When we sit in positions where there is clearly power like with the table and two chairs before us.  Whether the power is tangible, only perceived by our feelings or even subtle by an authority figure, whether it is someone seeking counsel, guidance or forgiveness there is a clear and unmistakable tension that exists.  Clearly we know individuals, both men and women, who lord it over others and make us feel not only unloved, but also unforgiveable.  Whether it is matters of clear and manifest sin of murder or stealing or blasphemy, or if it is unknown sin of addiction to pornography, gossip, or alcohol or how we treat our family, spouse or children.  The tension that exists when someone feels they have the power over another can be cut with a knife and some use the knife clearly and unmistakably to gain the advantage over us in a most uncaring and unchristian manner.

But this petition of the Lord’s Prayer is clear, when we pray, “and forgive us our trespasses as we forgive those who trespass against us”, we are praying for forgiveness.  We are praying for a clear and unmistakable change in our lives and ourselves.  We are praying for God to simply forgive us our sins as we forgive others.  Yet the reality is we are human and we hold onto the sins of others far longer than is needed or even healthy.  Or we revert to what we are used to or has become our standard response or actions because it will cause the least hassle, make the fewest waves with our neighbors, fellow farmers, friends, family or coworkers, or require the least amount of change in our individual or collective lives and the relationships we have with one another.  We do not want to be held accountable, by the church, by God nor by each other.

A prime example of this is the experience that we the congregation of Emmanuel had before my arrival in October 2010.  Emmanuel by the recollection of many who have sat here in the pew, were members and leaders of council and even extremely active in the church were collectively challenged in forgiveness, whether of fellow brothers and sisters in Christ that were members by their actions or inactions, other churches that were part of the Penta-Parish agreement or the Bishop’s Staff and even the Bishop himself.  The feelings and emotions that the congregation individually and collectively experienced created the unhealthiest situation.  Many people were and still are deeply hurt and this changed the dynamic of the relationship they had with one another.  It even has caused some to leave the church not to return or darken the door, because so and so still goes here or they were hurt so deeply that they could not either seek forgiveness or offer forgiveness themselves.  For some it even changed the personal relationship between once close friends to a clear and tangible enmity that still to this day is unhealthy, unchristian and a clear sin in the eyes of God, but in the eyes of man an ‘excusable’ feeling.

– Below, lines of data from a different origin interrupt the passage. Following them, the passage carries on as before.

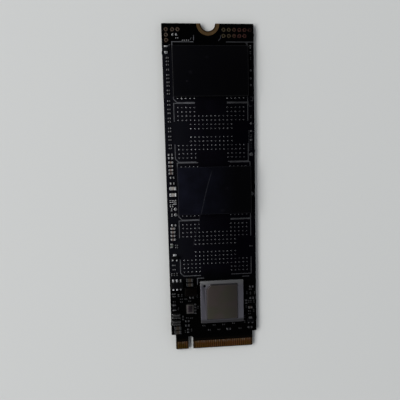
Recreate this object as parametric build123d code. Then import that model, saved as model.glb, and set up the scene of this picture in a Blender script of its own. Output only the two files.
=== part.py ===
from build123d import *
import math
import os

# A solid-state drive card lying on its plain face, parts side up. Millimetres.
# X runs across the card, Y from the contact edge to the screw notch, Z up.
# The origin is the middle of the card's underside.

# Card outline
board_length = 80.0
board_width = 22.0
board_thickness = 0.8
mask_thickness = 0.03
corner_radius = 0.25
tab_stub_radius = 1.0
tab_stub_reach = 0.1
left_stubs_from_contacts = [6.8]
left_stubs_from_notch = [6.7]
right_stubs_from_contacts = [7.5]
right_stubs_from_notch = [2.6, 30.0]

# Contact tongue
shoulder_height = 4.0
shoulder_inset = 1.075
shoulder_radius = 0.5
tongue_corner = 0.3
tongue_bevel = 0.2
bare_tongue_height = 2.75
key_width = 1.2
key_depth = 3.5
key_offset = 6.125
contact_pitch = 0.25
contact_width = 0.35
contact_setback = 0.25
top_contact_length = 2.1
underside_contact_length = 2.4
contact_positions = 75
contact_edge_margin = 0.3
contact_key_clearance = 0.15

# Screw notch
notch_radius = 1.75
notch_plating_wall = 0.03
notch_land_radius = 2.75

# Memory sites, as many as fit between the notch and the controller's end of the card
site_pitch = 14.2
first_site_from_notch = 11.18
lowest_site_from_contacts = 24.0
site_shift_upper = 0.37
site_shift_lower = 0.78
fitted_sites = {0: "upper", 2: "lower"}
pad_pitch = 1.0
pad_half_columns = 8
pad_half_rows = 6
pad_radius = 0.22
dome_height = 0.1
dome_sides = 6
package_margin = 1.0

# Hidden solder joints under the packages: many, so each has few sides
joint_radius = 0.25
joint_sides = 3

# Flash package
flash_half_rows = 5
flash_ball_height = 0.2
flash_substrate_thickness = 0.2
flash_mould_thickness = 0.7
flash_edge_break = 0.08
flash_outline_shift = 0.12
flash_side_margin = 1.05
flash_end_margin = 0.8

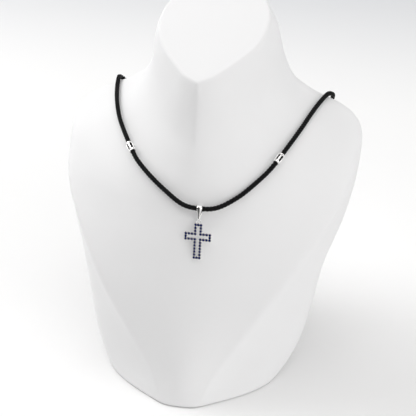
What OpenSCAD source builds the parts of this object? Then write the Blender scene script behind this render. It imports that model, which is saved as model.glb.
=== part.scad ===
// Cross pendant on a braided cord necklace, laid on its plain neck bust.
// Millimetres. +Z is up and the front faces -Y. The origin is the middle of the
// foot, on the surface that the bust stands on.

/* [Bust] */
// Steps of a section from the middle of the front to the crease
front_steps = 8; // [6:1:10]
// Steps from the crease to the side
side_steps = 6; // [4:1:8]
// Steps from the side to the middle of the back
back_steps = 10; // [8:1:12]
// Rings up the bust
bust_rings = 40; // [30:1:46]
// Size of the small round along the edge of the foot
foot_round = 1.5; // [0.5:0.25:2]

/* [Cord] */
// Diameter of the braided cord
cord_d = 2.9; // [2.6:0.1:2.9]
// Steps of the cord's tube between two points of its route
cord_steps = 2; // [1:1:2]

/* [Clasp] */
// Length of each plain cap on an end of the cord
cap_l = 9; // [7:0.5:9]
// Diameter of a cap
cap_d = 4.2; // [4:0.1:4.4]
// Diameter of the barrel between the caps
clasp_d = 4.8; // [4.4:0.1:5]

/* [Beads] */
// Length of a bead
bead_l = 7; // [6:0.25:7.5]
// Diameter of a bead at its middle
bead_d = 4.8; // [4.7:0.05:4.9]
// Diameter of a bead at its ends
bead_end_d = 4; // [3.9:0.05:4.2]
// Width of the bar between two windows
bead_bar = 0.85; // [0.7:0.05:1]
// Windows around a bead
bead_windows = 6; // [5:1:8]

/* [Bail] */
// Width of the bail over the cord
bail_w = 3.2; // [2.8:0.1:3.4]
// Width of the bail where it passes through the ring
bail_foot_w = 0.9; // [0.7:0.05:0.95]
// Thickness of the bail's metal
bail_t = 0.5; // [0.4:0.05:0.55]

/* [Cross] */
// Distance between neighbouring stones
pitch = 1.8; // [1.76:0.01:1.84]
// Distance between the three stones across the end of an arm
end_pitch = 1.56; // [1.54:0.01:1.64]
// Diameter of a stone
stone_d = 1.4; // [1.2:0.02:1.4]
// Width of the metal around a stone
seat_d = 1.8; // [1.76:0.02:1.84]
// Thickness of the cross
cross_t = 1.3; // [1.1:0.1:1.4]
// Lean of the cross from upright, as it lies on the bust
cross_lean = 16; // [15:1:18]

/* [Hidden] */
EPS = 0.01;
CURVE_FN = 48;
SMALL_FN = 24;
up = [0, 0, 1];

// Sections of the bust, from the foot to the neck. Each is level across and rises
// to the back by its tilt. All of them are measured from the tilt line, where y
// is the tilt place and the height is the section's own.
BUST_COLUMNS = ["height", "tilt", "front", "point", "crease x", "crease y",
                "sharp", "side x", "side y", "back"];
BUST = [
    [0,   0,    -78,   0,   12,   -76,   0.2, 54,   -28,  54],
    [16,  0,    -74,   0,   19,   -68.5, 1,   63.5, -18,  59],
    [40,  0,    -69,   0,   35,   -59.5, 1,   69.5, -8,   64],
    [64,  0,    -62,   0,   52,   -50,   1,   74.5, -1,   69],
    [88,  0,    -53,   0,   68.5, -30.5, 0.9, 84,   18,   73],
    [111, 2.5,  -45.5, 0.3, 83,   -0.5,  0.5, 89,   34,   76],
    [125, 9,    -42.5, 0.2, 79,   10.5,  0.1, 90,   42.5, 76],
    [137, 11,   -37.5, 0.1, 63,   16.5,  0,   65,   46,   74],
    [149, 11,   -31.5, 0.3, 44.5, 13,    0,   47,   50.5, 73],
    [167, 16.5, -25.5, 0.5, 28,   2.5,   0,   39,   48.5, 73],
    [183, 17,   -21.5, 0.4, 17.5, -8,    0,   37,   41.5, 73],
    [197, 17,   -20,   1,   10.5, -12.5, 0,   32.5, 31.5, 71],
];
tilt_y = 24;
front_pull = 0.36;
back_pull = 0.42;

// Route of the cord's middle: from the clasp round the left shoulder, down the
// front to the pendant, up the right side and back to the clasp.
ROUTE = [
    [-13, 79, 113], [-19, 79, 113], [-31, 78.5, 115.5], [-42, 78, 120.5],
    [-53, 77.5, 126], [-62, 77, 132], [-67.5, 72, 139.5], [-66, 60, 144],
    [-63, 44, 144.5], [-58.5, 26, 144.5], [-53, 10, 142], [-46, -4.5, 139],
    [-40.5, -14, 136], [-35, -22, 132.5], [-25.5, -31, 128], [-15, -38, 123],
    [-4, -43, 118], [6, -43.5, 116.5], [16, -41.5, 117], [26.5, -34.5, 121],
    [34.5, -27, 126], [41.5, -18.5, 131], [46, -10, 135], [51, 2, 139.5],
    [55.5, 16, 143], [59, 31.5, 145], [62, 46, 145.5], [65.5, 60.5, 145],
    [67.5, 71, 140], [66, 76, 133.5], [58, 77.5, 126.5], [45.5, 78, 120.5],
    [32, 78.5, 115.5], [19, 79, 113], [13, 79, 113],
];
LEFT_BEAD = 12;
RIGHT_BEAD = 22;
PENDANT = 17;
cord_sides = 8;

clasp_l = ROUTE[len(ROUTE) - 1].x - ROUTE[0].x;
clasp_at = [0, ROUTE[0].y, ROUTE[0].z];

bead_bore_d = cord_d + 0.5;
window_l = bead_l - 2.6;
window_w = PI * bead_end_d / bead_windows - bead_bar;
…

Yet, in spite of the experience with the Bishop, the other churches and each other, the congregation here at Emmanuel endeavored to keep the doors open.  As was stated when I came and interviewed, ‘we are just trying to keep the doors open’.  What was needed was for a healing, a time to deal with the issues of the past and resolve the differences and unite the division that clearly existed and had fractured the church.  What was needed was forgiveness between brothers and sisters in Christ.  Not the image we have here of one person behind the desk or table on the side of power and the other cowering seeking forgiveness, but a mutual change not of venue, but of attitude, forgiveness of ego and clear and manifest change of our hearts by God through the Work of the Holy Spirit.

God calls us to this in our praying the Fifth Petition of the Lord’s Prayer.  We need to change the landscape and dynamics that we have today here in the church if we want to move on and return to health and vitality.  We need to change the landscape of our attitudes and interactions.  We need to remove power from the equation.  [remove the table and face the chairs squarely] We need to change from power, authority or lordship, to one of partnership, cohesiveness and collective good.  We need to pray the Fifth Petition of the Lord’s Prayer as co-heirs and inheritors of eternal life.  This is what praying the Fifth Petition of the Lord’s Prayer is all about.  It does not negate the experience, the feelings, nor condone the actions of individuals or groups of the past.  But when we pray this petition God through the Work of the Holy Spirit helps us to see not the sin, but our Savior.  When we pray the Lord’s Prayer we change our collective glasses and refocus ourselves to the belief that God forgives us our sins as we forgive others.  We cannot change the past, but we can learn from our past and change our future.

This is why I challenge us as a congregation today to not return to our habits of years gone by of unresolved issues, lack of forgiveness, mistrust and lack of mission.  But change the course of our existence from ‘just keeping the doors open’, to ‘changing the from the power dynamic within our church to a healthy dynamic of mutual trust and forgiveness within our church’.  Change our church from being full of gossip, back room conversations, small clicks and not clearly communicating to visioning with one another how God can use Emmanuel Lutheran Church to impact Goodland.  From mistrust across the aisle or not listening to ideas of someone we do not trust to forgiving and listening not only with our heads, but our hearts for how God can use us for His mission to spread the Gospel of Jesus Christ.  And enabling us to be willing to dialogue not only with one another but for what will be the collective good of Emmanuel for years to come.  Through our praying this petition of the Lord’s Prayer we can become capable of being not only kingdom minded, but mission minded for God’s Glory.

We have the future to look forward to and every time we pray the Lord’s Prayer, let us pray this petition, in true humbleness, humility and hope for tomorrow in the forgiveness we can find today with one another.  For when we share in this forgiveness and pray the Lord’s Prayer and especially this petition, we not only share in our hopes for tomorrow, but our potential we have today through Jesus Christ for all of mankind, but especially including all of us saints gathered here at Emmanuel this morning praying, “forgive us our trespasses as we forgive those who trespass against us”.  AMEN.